* **Provided material**:
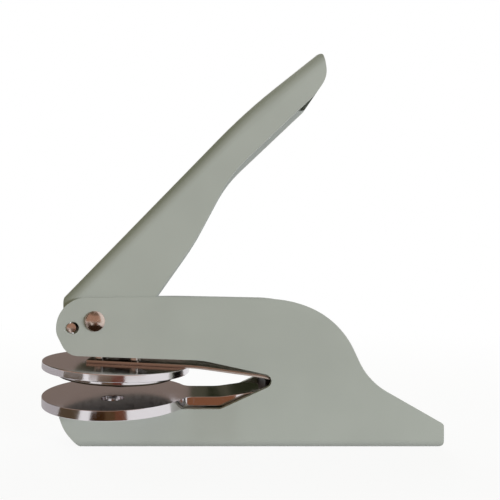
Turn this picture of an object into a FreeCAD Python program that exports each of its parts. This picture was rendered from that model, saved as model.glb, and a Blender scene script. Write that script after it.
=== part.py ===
"""Desk seal embosser: a folded sheet-steel frame, a pressed lever, and a sprung pair of round plates.

Row frame, in millimetres: X runs from the paper mouth (-X) to the tail (+X), Y across the frame,
Z up from the face that the frame stands on. The origin is the middle of the footprint box.
The lever is modelled open, as its return spring holds it, with the plates apart.
"""
import FreeCAD, Part
import math
import os

V = FreeCAD.Vector
AXIS_Y = V(0, 1, 0)
AXIS_Z = V(0, 0, 1)

# --- driving dimensions ------------------------------------------------------------------------
# frame: one folded channel, open at the top
FRAME_WIDTH = 22.0
FRAME_SHEET = 1.8
FRAME_BEND = 3.0            # outside radius of the two folds along the base
FRAME_TOP = 50.15
TAIL_X = 67.9
NOSE_X = -60.8
BED_Z = 13.2                # floor of the paper mouth in the side walls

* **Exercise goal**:
Reproduce each line of the material above precisely.

* **Exercise output**:
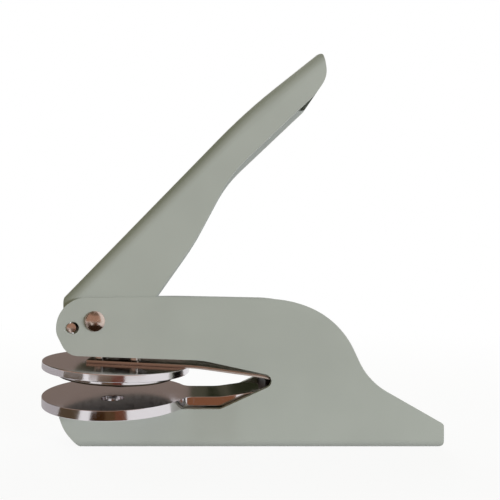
Turn this picture of an object into a FreeCAD Python program that exports each of its parts. This picture was rendered from that model, saved as model.glb, and a Blender scene script. Write that script after it.
=== part.py ===
"""Desk seal embosser: a folded sheet-steel frame, a pressed lever, and a sprung pair of round plates.

Row frame, in millimetres: X runs from the paper mouth (-X) to the tail (+X), Y across the frame,
Z up from the face that the frame stands on. The origin is the middle of the footprint box.
The lever is modelled open, as its return spring holds it, with the plates apart.
"""
import FreeCAD, Part
import math
import os

V = FreeCAD.Vector
AXIS_Y = V(0, 1, 0)
AXIS_Z = V(0, 0, 1)

# --- driving dimensions ------------------------------------------------------------------------
# frame: one folded channel, open at the top
FRAME_WIDTH = 22.0
FRAME_SHEET = 1.8
FRAME_BEND = 3.0            # outside radius of the two folds along the base
FRAME_TOP = 50.15
TAIL_X = 67.9
NOSE_X = -60.8
BED_Z = 13.2                # floor of the paper mouth in the side walls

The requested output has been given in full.